His own is that of the senses, and it is through them alone, or almost alone, that life appeals to him; it is almost alone by their help that he describes it, that he produces brilliant works. They render him this great assistance because they are evidently, in his constitution, extraordinarily alive; there is scarcely a page in all his twenty volumes that does not testify to their vivacity. Nothing could be further from his thought than to disavow them and to minimise their importance. He accepts them frankly, gratefully, works them, rejoices in them. If he were told that there are many English writers who would be sorry to go with him in this, he would, I imagine, staring, say that that is about what was to have been expected of the Anglo-Saxon race, or even that many of them probably could not go with him if they would. Then he would ask how our authors can be so foolish as to sacrifice such a _moyen_, how they can afford to, and exclaim, “They must be pretty works, those they produce, and give a fine, true, complete account of life, with such omissions, such lacunæ!” M. de Maupassant’s productions teach us, for instance, that his sense of smell is exceptionally acute--as acute as that of those animals of the field and forest whose subsistence and security depend upon it. It might be thought that he would, as a student of the human race, have found an abnormal development of this faculty embarrassing, scarcely knowing what to do with it, where to place it. But such an apprehension betrays an imperfect conception of his directness and resolution, as well as of his constant economy of means. Nothing whatever prevents him from representing the relations of men and women as largely governed by the scent of the parties. Human life in his pages (would this not be the most general description he would give of it?) appears for the most part as a sort of concert of odours, and his people are perpetually engaged, or he is engaged on their behalf, in sniffing up and distinguishing them, in some pleasant or painful exercise of the nostril. “If everything in life speaks to the nostril, why on earth shouldn’t we say so?” I suppose him to inquire; “and what a proof of the empire of poor conventions and hypocrisies, _chez vous autres_, that you should pretend to describe and characterise, and yet take no note (or so little that it comes to the same thing) of that essential sign!”

Not less powerful is his visual sense, the quick, direct discrimination of his eye, which explains the singularly vivid concision of his descriptions. These are never prolonged nor analytic, have nothing of enumeration, of the quality of the observer, who counts the items to be sure he has made up the sum. His eye _selects_ unerringly, unscrupulously, almost impudently--catches the particular thing in which the character of the object or the scene resides, and, by expressing it with the artful brevity of a master, leaves a convincing, original picture. If he is inveterately synthetic, he is never more so than in the way he brings this hard, short, intelligent gaze to bear. His vision of the world is for the most part a vision of ugliness, and even when it is not, there is in his easy power to generalise a certain absence of love, a sort of bird’s-eye-view contempt. He has none of the superstitions of observation, none of our English indulgences, our tender and often imaginative superficialities.
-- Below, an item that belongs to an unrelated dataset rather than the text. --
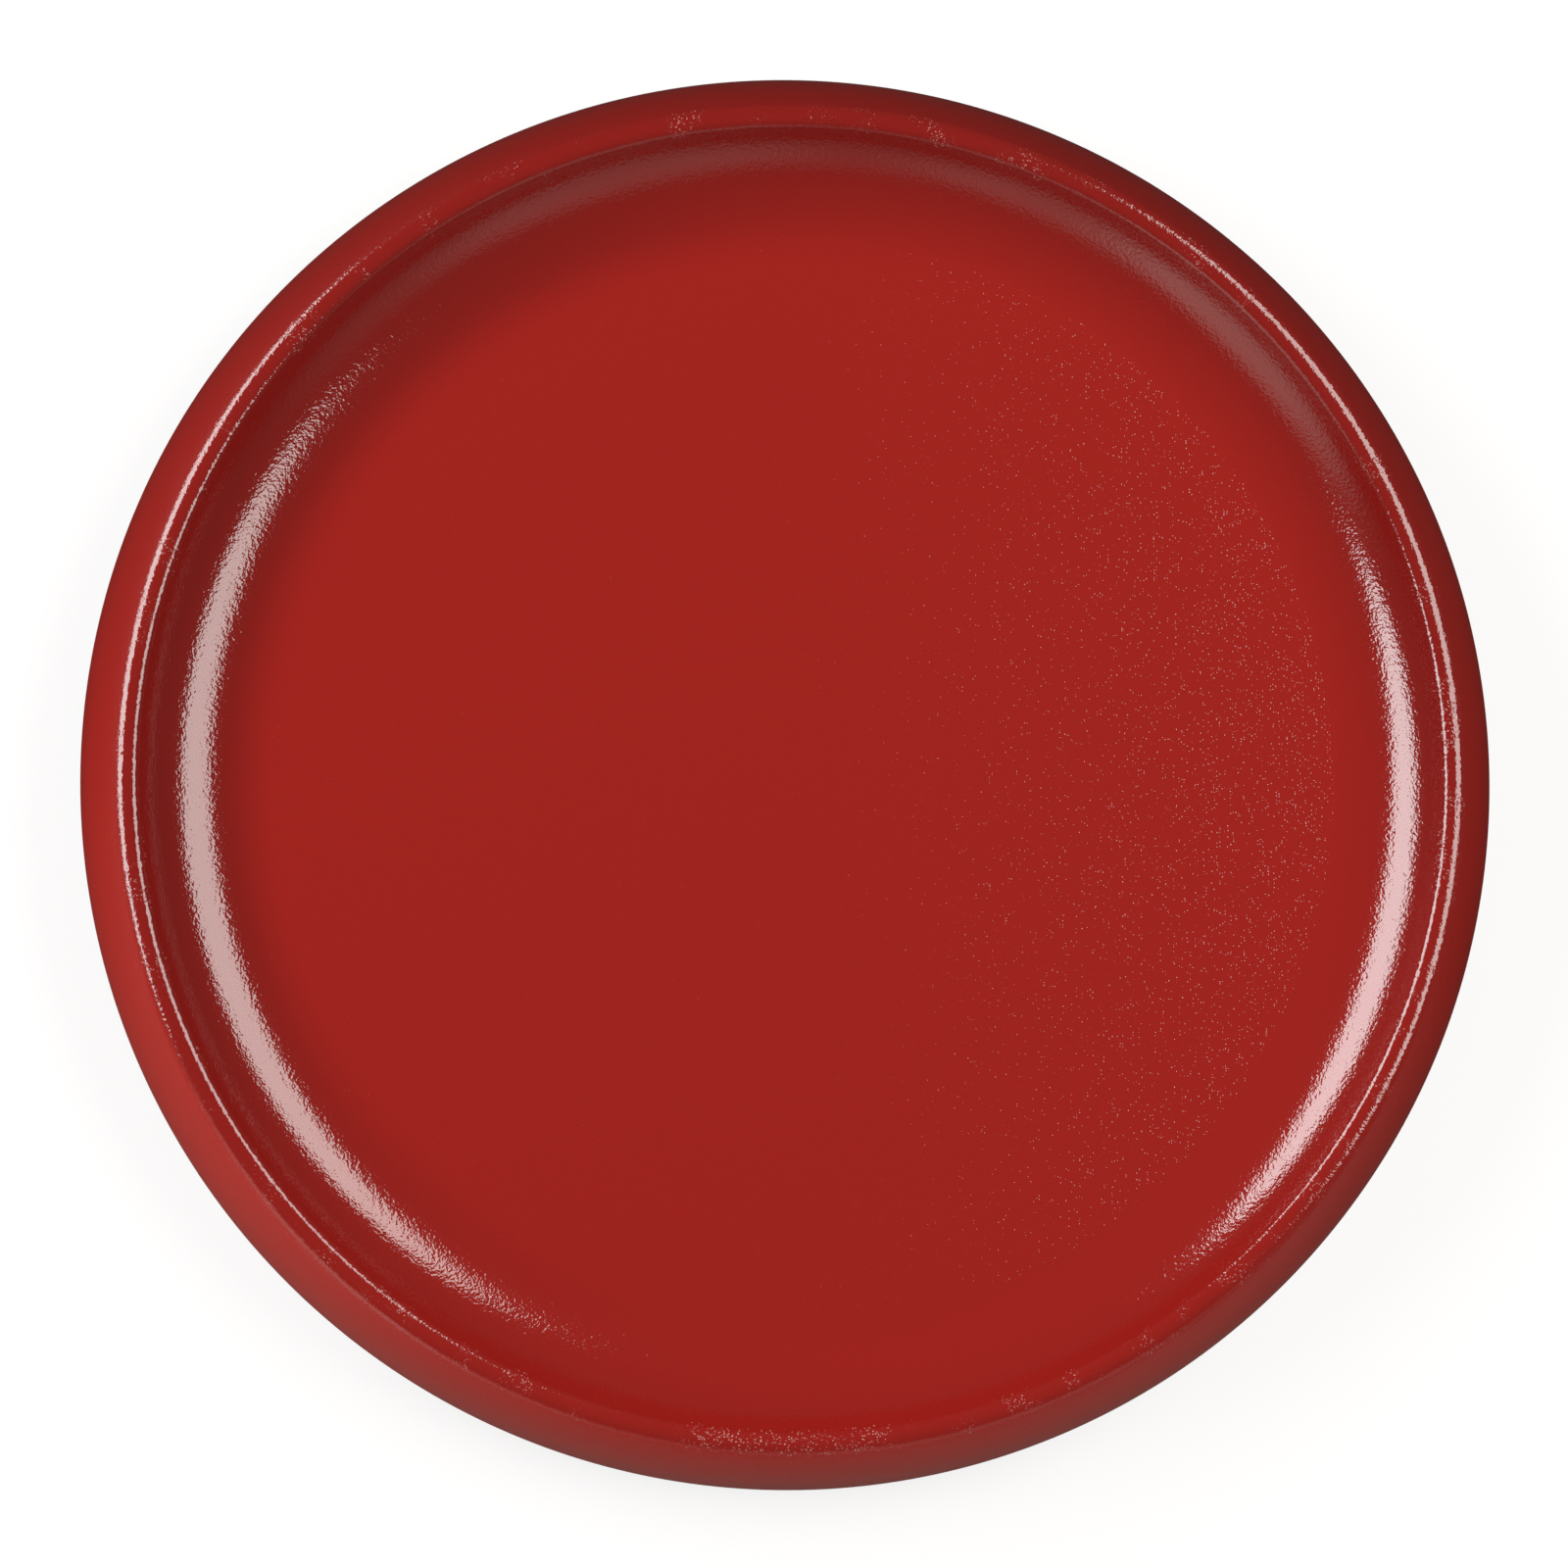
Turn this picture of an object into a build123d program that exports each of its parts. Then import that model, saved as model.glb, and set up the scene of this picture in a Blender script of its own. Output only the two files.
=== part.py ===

If he glances into a railway carriage bearing its freight into the Parisian suburbs of a summer Sunday, a dozen dreary lives map themselves out in a flash.

“There were stout ladies in farcical clothes, those middle-class goodwives of the _banlieue_ who replace the distinction they don’t possess by an irrelevant dignity; gentlemen weary of the office, with sallow faces and twisted bodies, and one of their shoulders a little forced up by perpetual bending at work over a table. Their anxious, joyless faces spoke moreover of domestic worries, incessant needs for money, old hopes finally shattered; for they all belonged to the army of poor threadbare devils who vegetate frugally in a mean little plaster house, with a flower-bed for a garden.” ...

Even in a brighter picture, such as the admirable vignette of the drive of Madame Tellier and her companions, the whole thing is an impression, as painters say nowadays, in which the figures are cheap. The six women at the station clamber into a country cart and go jolting through the Norman landscape to the village.